By Mark Chinn, Family Lawyer
Clients often ask if they can recover attorney fees from the opposing, offending party. While our law allows for recovery of attorney fees, the right to recovery is limited to persons who do not have the ability to pay. The ability to pay is judged not only by what assets a person might have available before and during the divorce but also by what assets a person might get as a result of the divorce. Consequently, in cases where there are assets that may be recovered in the divorce, there will be no attorney’s fees. In Jones v Jones, NO. 2011–CA–01440–COA (Decided April 30, 2013) the Court reversed an award of attorney fees where it was clear the plaintiff had sufficient estate after the award to pay her fees.

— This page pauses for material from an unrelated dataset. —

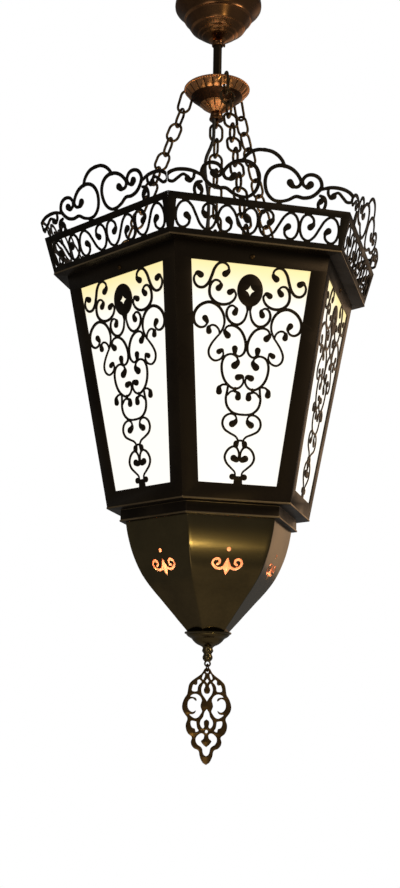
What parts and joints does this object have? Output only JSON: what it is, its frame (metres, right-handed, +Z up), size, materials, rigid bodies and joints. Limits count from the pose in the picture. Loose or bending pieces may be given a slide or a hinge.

Mark Chinn received his undergraduate degree from Iowa State University in 1975 and his Law Degree from the University of Mississippi in 1978. He is admitted to practice in all courts in Mississippi, the Fifth and Seventh Circuits and the United States Supreme Court. Mark is a frequent contributor in periodicals such as the American Journal of Family Law, The Family Advocate, Small Firm Profit Report and Fair Share on the subjects of client relations, service and law practice management.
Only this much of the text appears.